Traveling east toward Riodoso, the landscape changes fairly quickly from desert to grassy hills to forested mountains. The mountains are different from typical western mountains, and in fact reminded me a lot of the Smokies. The scenery east of Riodoso is spectacular, with the highway winding through grassy mountains above green meadows and orchards. The weather was stormy, and we saw some spectacular lightning, sometimes looking down on it.

Liz at the UFO Museum in Roswell

We arrived in Roswell about a week after the big 50th anniversery celebration of the flying saucer crash, and it seemed like they had rolled up the sidewalks and tried to forget all the hoopla. We weren't even able to find much in the way of T-shirts or souveniers.

The UFO museum is in an old theater downtown. It has blowups of newspaper articles, documents, and first-person accounts of whatever happened there in 1947. No mummified alien bodies or significant flying saucer parts, though.

Thursday July 10: Amarillo, Oklahoma City

When we arrived in Roswell yesterday I went in to check in at the Best Western and found that it had a plush lobby with a little fountain and elevators and a nice restaurant just inside with people in suits sipping white wine and I thought, gee, fifty bucks get you a pretty nice room in Roswell. But they didn't have our reservation, and the lady asked if maybe we were at the other Best Western. There's another one? Oh, yes, look, you can see it from here across the street and up a block or so.

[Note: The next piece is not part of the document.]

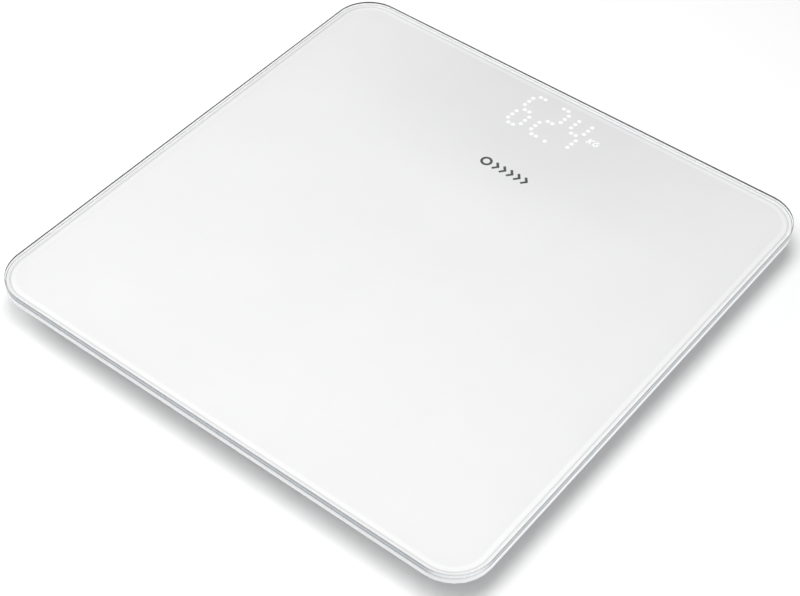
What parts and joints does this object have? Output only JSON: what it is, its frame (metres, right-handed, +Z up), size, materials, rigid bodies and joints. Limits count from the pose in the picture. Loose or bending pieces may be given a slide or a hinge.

Sure enough, we were at the other one, the poor man's Best Western.

Our Best Western had a little tiny office instead of a lobby, a card box instead of a computer, and outdoor entrances to the rooms. It was a very nice room, but we felt a little let down after seeing how the other half lives. The hotel had a free breakfast for us this morning, but the milk was sour and the fruit was old and the coffee was not very good. Elizabeth said we should go across the street and see if they were having croissants and cappuccino for breakfast there.

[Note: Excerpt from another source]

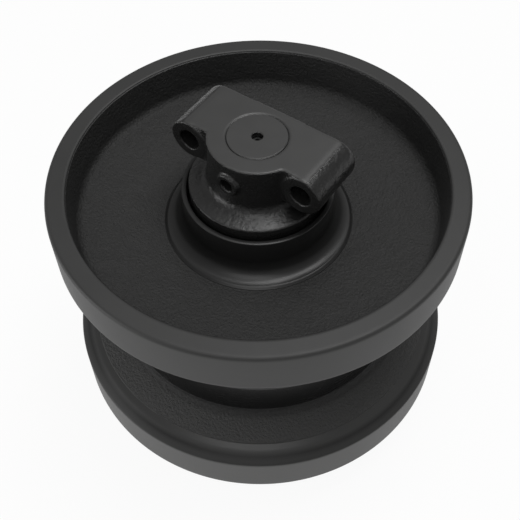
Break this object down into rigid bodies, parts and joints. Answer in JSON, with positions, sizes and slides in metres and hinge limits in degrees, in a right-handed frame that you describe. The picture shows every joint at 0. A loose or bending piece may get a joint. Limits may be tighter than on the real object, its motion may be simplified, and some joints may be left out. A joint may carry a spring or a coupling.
{
  "type": "track idler",
  "caption": "Track idler: hollow cast wheel with two rims and a guide groove, turning on a fixed shaft held by two bolted brackets.",
  "frame": {"origin": "centre of the wheel, on its axis, midway between the two rims", "axes": "+Z along the shaft, upwards as the idler stands on one bracket; X along the brackets, through both bolt ears; +Y towards the brackets' flat backs"},
  "size_m": [0.32, 0.32, 0.287],
  "materials": {
    "wheel_paint": "satin black paint over rough casting and turned rims",
    "bracket_paint": "satin black paint over casting",
    "shaft_paint": "satin black paint on turned steel ends",
    "weld_paint": "satin black paint over weld bead",
    "bush_bronze": "bronze lined bush",
    "seal_iron": "lapped white iron",
    "seal_rubber": "matt rubber",
    "pin_steel": "oiled hardened steel"
  },
  "bodies": {
    "axle": {"shaft": "shaft_paint", "oil_plug": "pin_steel", "bracket_upper": "bracket_paint", "bracket_lower": "bracket_paint", "lock_pin_upper": "pin_steel", "lock_pin_lower": "pin_steel", "shaft_o_ring_upper": "seal_rubber", "shaft_o_ring_lower": "seal_rubber", "stationary_seal_ring_upper": "seal_iron", "stationary_seal_ring_lower": "seal_iron", "stationary_toric_upper": "seal_rubber", "stationary_toric_lower": "seal_rubber"},
    "wheel": {"wheel_half_upper": "wheel_paint", "wheel_half_lower": "wheel_paint", "drum_weld": "weld_paint", "hub_weld": "weld_paint", "bush_upper": "bush_bronze", "bush_lower": "bush_bronze", "rotating_seal_ring_upper": "seal_iron", "rotating_seal_ring_lower": "seal_iron", "rotating_toric_upper": "seal_rubber", "rotating_toric_lower": "seal_rubber"}
  },
  "joints": [
    {"name": "wheel_spin", "type": "hinge", "parent": "axle", "child": "wheel", "pos_m": [0, 0, 0], "axis": [0, 0, 1], "continuous": true}
  ]
}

We left Roswell and drove through Amarillo toward Oklahoma City. Elizabeth passed her first 18-wheeler on a two-lane highway. We stopped for lunch in Amarillo and I had a Texas barbeque sandwich that had three kinds of meat on it and enough cholesterol to choke a Texas longhorn. Elizabeth went across the street to a New York bagel restaurant. Who goes to the Texas panhandle to eat New York food, I asked. I do, answered Elizabeth.

In Oklahoma City, we ate downtown in Bricktown, which is an old warehouse district that has been restored and converted to restaurants and night clubs. It's a fun area, highly recommended.

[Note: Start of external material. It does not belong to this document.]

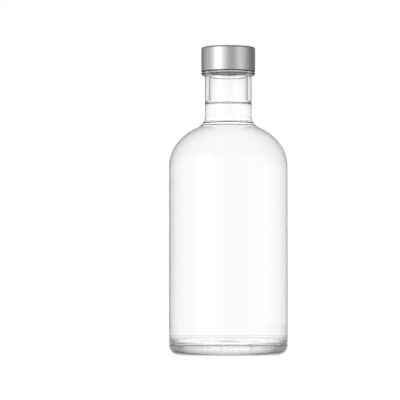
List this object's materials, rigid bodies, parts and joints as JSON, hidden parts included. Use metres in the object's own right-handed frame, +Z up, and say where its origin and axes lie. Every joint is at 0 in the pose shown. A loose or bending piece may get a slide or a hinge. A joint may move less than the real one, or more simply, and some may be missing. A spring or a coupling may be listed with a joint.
{
  "type": "vodka bottle",
  "caption": "Clear glass spirits bottle with a domed shoulder, short neck, glass ring and satin metal screw cap, filled with vodka up to the neck.",
  "frame": {"origin": "centre of the ring that the bottle stands on", "axes": "+Z up along the bottle's axis; X and Y are level, and the round body has no front"},
  "size_m": [0.086, 0.086, 0.2236],
  "materials": {
    "clear_glass": "polished clear flint glass, with fine knurling on the bearing ring",
    "vodka": "clear colourless liquid",
    "liner_foam": "fine closed-cell foam",
    "white_plastic": "moulded, fine matt",
    "satin_aluminium": "satin, finely turned"
  },
  "bodies": {
    "bottle": {"bottle": "clear_glass", "vodka": "vodka"},
    "liner": {"cap_liner": "liner_foam"},
    "cap": {"cap_insert": "white_plastic", "cap_shell": "satin_aluminium"}
  },
  "joints": [
    {"name": "cap_lift", "type": "slide", "parent": "bottle", "child": "liner", "axis": [0, 0, 1], "range_m": [0, 0.0053]},
    {"name": "cap_turn", "type": "hinge", "parent": "liner", "child": "cap", "pos_m": [0, 0, 0.2197], "axis": [0, 0, 1], "range_deg": [0, 450]}
  ],
  "couplings": [
    {"joint": "cap_lift", "follows": "cap_turn", "m_per_rad": 0.0006737}
  ]
}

After that we found the site of the bombed-out federal building. The street that the building faced has been closed, and the site is surrounded by a six-foot chain-link fence on three sides. The entire fence is coveed with little tributes and memorials to the people who died there. Elizabeth and I stood in the rain for twenty minutes and looked at these things. It's easier to comprehend a tragedy like this when you can focus on individuals. One item was a key ring with a picture of a dog attached. Your dog misses you. There were T-shirts and baseball caps, flowers, license plates, and lots of stuffed animals. A first grade class sent a big sheet with pictures of each child and messages from the children to their teacher. There were many pictures of children that were killed. There was a birthday card to a child who would have turned six. There was a typed fathers day message from a troubled teen-aged boy who wrote about how hard it was to go to a fence to talk to your father. This was a difficult and sobering experience.

Friday July 11: Memphis

On Friday we drove to Memphis. We spent most of the evening on Beale Street. There is tons of live music both in the bars and restaurants and on the street. And there is just about any brand of music you want. I would like to go back there some time when I am not tired out from several days of traveling.

Saturday July 12: Home to Huntsville

We had an easy drive back to Huntsville.